SaaS. EMC really see some growth here and have a good diagaram which shows the difference between the location of the Information, or the Repository, and the Application, or the Business Logic. They are actively seeking hosting partners for this and when this is sorted I would expect a new, and probably complicated, addition to the price book. I hope it is not complicated though as this could be a positive move by EMC.

CMIS. Point 1, when asked only 20% of the audience had heard of CMIS. I was a bit disappointed in this as the recent announcements were noted in a number of places. The first time this came up was very much a beginners guide, largely due to the lack of knowledge. I won’t repeat that but the interesting point is that they expect to have a release of the product which is CMIS compliant in mid 2009. They have already trialled some of this in sessions with the other contributors and this really sounds like a positive area.

Virtual Repository Management. This introduces the concept of managing other, third party repositories with Documentum policies. e.g. Content in Sharepoint being subjected to Retention Policies from Documentum.

Next Generation WDK. Moving to a Web 2.0 platform, WDK is now 10 years old and things have moved considerably in that time. The architecture will be unveiled but will be based on a Rich Content Management Platform (RCMP). Will be fully supported in the tooling, i.e. expect that to mean Composer.

Captiva. New releases to come, making it more service based. Next release is English only but multilingual to come.

Document Sciences. Will maintain the focus on the product as a standalone but will also integrate it into Documentum, as two different routes.

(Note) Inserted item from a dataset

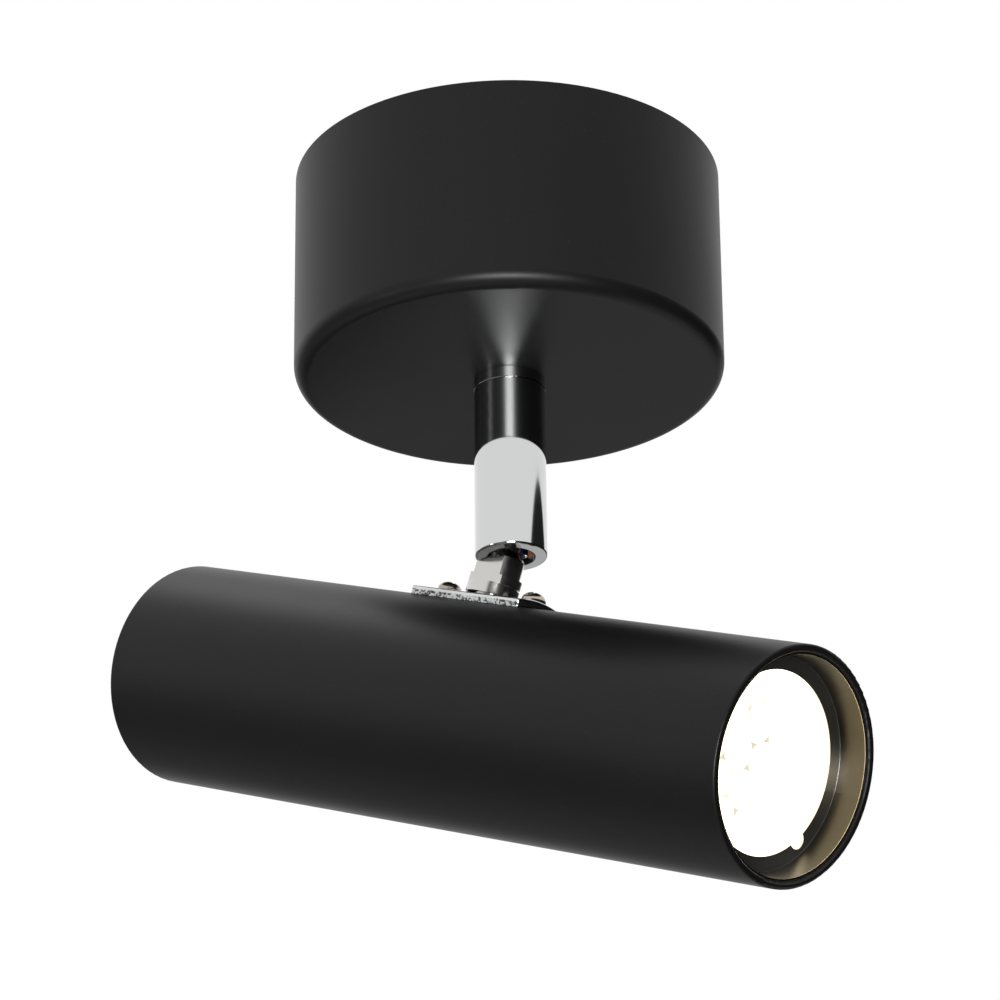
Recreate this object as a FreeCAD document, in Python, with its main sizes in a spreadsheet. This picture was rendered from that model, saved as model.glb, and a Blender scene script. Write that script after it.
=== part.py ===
"""Surface mounted ceiling spotlight.

A round cup on the ceiling carries a short turned stem, and a tubular lamp head hangs under
the stem on a knuckle.  Millimetres, +Z up, origin in the middle of the ceiling plate's upper
face.  The lamp head points along -Y.  It is nosed down by the angle tilt_rest.
"""
import FreeCAD, Part
import math
import os

import Sketcher

Vector = FreeCAD.Vector
Rotation = FreeCAD.Rotation

# ---------------------------------------------------------------- driving dimensions

DRIVING_SIZES = [
    # cup on the ceiling
    ("canopy_diameter", 105.0),
    ("canopy_height", 54.0),
    ("canopy_wall", 1.2),
    ("canopy_corner", 3.6),
    # plate behind the cup
    ("plate_gap", 0.8),
    ("plate_thickness", 1.5),
    ("slot_spacing", 70.0),
    ("slot_width", 5.0),
    ("slot_length", 14.0),
    ("ear_angle", 130.0),
    ("ear_width", 12.0),
    ("ear_drop", 13.0),
    ("side_screw_diameter", 4.0),
    ("side_screw_length", 6.5),
    ("side_screw_depth", 8.0),
    ("side_screw_socket", 2.0),
    ("side_screw_socket_depth", 2.5),
    # rubber bush for the supply cable
    ("cable_bore", 8.5),
    ("cable_offset", 28.0),
    ("bush_wall", 2.0),
    ("bush_lip", 1.8),
    ("bush_lip_width", 2.2),
    # three pole terminal block
    ("block_length", 30.0),
    ("block_width", 17.0),
    ("block_drop", 14.0),
    ("block_offset", 27.0),
    ("pole_pitch", 9.0),
    ("terminal_diameter", 5.0),
    ("terminal_bore", 3.2),
    ("terminal_overhang", 0.5),
    ("terminal_screw_diameter", 2.6),
    ("terminal_screw_spacing", 9.0),
    ("block_screw_diameter", 2.5),
    ("block_screw_head", 4.4),
    ("block_screw_head_height", 1.8),
    # earth point on the plate
    ("earth_place_across", 26.0),
    ("earth_place_along", -12.0),
    ("earth_screw_diameter", 4.0),
    ("earth_head_diameter", 7.0),
    ("earth_head_height", 2.4),
    ("tag_thickness", 0.8),
    ("tag_ring_diameter", 8.4),
    ("tag_barrel_length", 7.0),
    # hollow bolt through the cup
    ("bolt_diameter", 8.0),
    ("bolt_bore", 5.2),
    ("bolt_head_diameter", 11.2),
    ("bolt_head_height", 2.2),
    ("bolt_reach", 4.0),
    ("nut_flats", 13.0),
    ("nut_height", 4.0),
    ("nut_washer_diameter", 18.0),
    ("nut_washer_thickness", 1.0),
    ("slip_washer_thickness", 0.8),
    ("spring_washer_thickness", 1.0),
    # collar and barrel
    ("stem_diameter", 17.4),
    ("collar_height", 3.0),
    ("barrel_length", 44.0),
    ("barrel_bore", 11.8),
    ("barrel_roof", 7.0),
    ("seam_bevel", 0.12),
    ("mouth_round", 0.5),
    ("slot_side_gap", 0.3),
    ("slot_rise", 0.6),
    ("stop_pin_diameter", 1.6),
    ("stop_pin_circle", 13.0),
    ("stop_pin_reach", 1.3),
    ("stop_groove_width", 2.2),
    ("stop_groove_depth", 1.6),
    ("stop_web_angle", 14.0),
    # knuckle
    ("pivot_rise", 8.0),
    ("pivot_diameter", 3.0),
    ("pivot_head_diameter", 5.4),
    ("pivot_head_height", 1.1),
    ("pivot_washer_thickness", 0.4),
    ("pivot_blind_wall", 0.8),
    ("tongue_diameter", 8.0),
    ("tongue_length", 6.0),
    ("cone_length", 2.0),
    ("neck_diameter", 11.3),
    ("neck_flats", 7.5),
    ("neck_length", 4.8),
    ("neck_collar_diameter", 12.8),
    ("neck_collar_height", 2.1),
    ("neck_groove_diameter", 11.6),
    ("neck_groove_height", 0.4),
    ("foot_spigot_diameter", 8.0),
    ("lead_passage", 4.4),
    ("lead_window_height", 3.0),
    ("tilt_rest", 21.2),
    ("knuckle_height", 17.8),
    # saddle
    ("saddle_length", 35.4),
    ("saddle_width", 18.0),
    ("saddle_thickness", 2.0),
    ("saddle_screw_spacing", 28.0),
    ("saddle_screw_diameter", 3.0),
    ("saddle_head_diameter", 6.0),
    ("saddle_head_height", 2.4),
    # lamp tube
    ("tube_diameter", 55.0),
    ("tube_wall", 1.8),
    ("tube_front", 105.5),
    ("tube_rear", 94.5),
    ("tube_edge", 0.4),
    ("tube_rim_round", 0.6),
    ("tube_lead_hole", 9.0),
    ("cap_thickness", 2.0),
    ("cap_skirt", 9.0),
    ("cap_skirt_wall", 1.4),
    # front ring
    ("ring_gap", 0.1),
    ("ring_inset", 0.8),
    ("ring_depth", 7.7),
    ("ring_flange", 0.5),
    ("ring_lip", 0.5),
    ("ring_draft", 0.6),
    ("ring_opening", 42.0),
    ("ring_notch", 4.4),
    ("ring_notch_angle", -40.0),
    # lamp
    ("lamp_gap", 0.3),
    ("lamp_side_gap", 0.9),
    ("lamp_rim", 5.0),
    ("lamp_wall", 1.4),
    ("lamp_shoulder_step", 2.3),
    ("lamp_shoulder", 15.0),
    ("lamp_cone", 14.0),
    ("lamp_neck_diameter", 24.0),
    ("lamp_base_diameter", 20.0),
    ("lamp_base_length", 12.0),
    ("lens_thickness", 2.0),
    ("lens_recess", 0.9),
    ("lenslet_pitch", 8.8),
    ("lenslet_rise", 0.8),
    ("board_depth", 9.0),
    ("board_thickness", 1.6),
    ("chip_side", 2.8),
    ("chip_height", 0.7),
    ("driver_width", 18.0),
    ("driver_thickness", 1.2),
    ("driver_can_diameter", 8.0),
    ("driver_can_length", 12.0),
    ("lamp_pin_spacing", 10.0),
    ("lamp_pin_diameter", 2.5),
    ("lamp_pin_length", 7.0),
    ("lamp_pin_head_diameter", 4.6),
    ("lamp_pin_head_height", 2.2),
    # lampholder
    ("holder_gap", 0.5),
    ("holder_diameter", 28.0),
    ("holder_length", 18.0),
    ("holder_lip", 2.6),
    ("holder_cavity", 10.0),
    ("twist_angle", 20.0),
    ("contact_thickness", 0.5),
    ("holder_screw_diameter", 3.0),
    ("holder_screw_head", 5.4),
    ("holder_screw_spacing", 18.0),
    # bracket inside the tube
    ("bracket_width", 16.0),
    ("bracket_thickness", 1.5),
    ("bracket_tail", 16.0),
    ("bracket_leg_drop", 14.0),
    ("tube_earth_offset", 10.0),
    ("tube_earth_screw_diameter", 3.0),
    # internal wiring
    ("lead_diameter", 1.3),
    ("lead_spread", 2.25),
    # clearances
    ("thread_gap", 0.05),
    ("running_gap", 0.06),
    ("through_gap", 0.15),
    ("seat_gap", 0.1),
]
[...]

CMIS. More talk on CMIS, this time to say an implementation is available now for the Web Services interface. Not checked myself but something to look for on EDN.

Open SW Initiative. EMC have listened to what people have said and will make software more readily available for the techies to download and try out and possibly even provide a more collaborative approach to releases.

XML. Listened to a talk on the xDB but to be honest the information was nothing new on what is already available!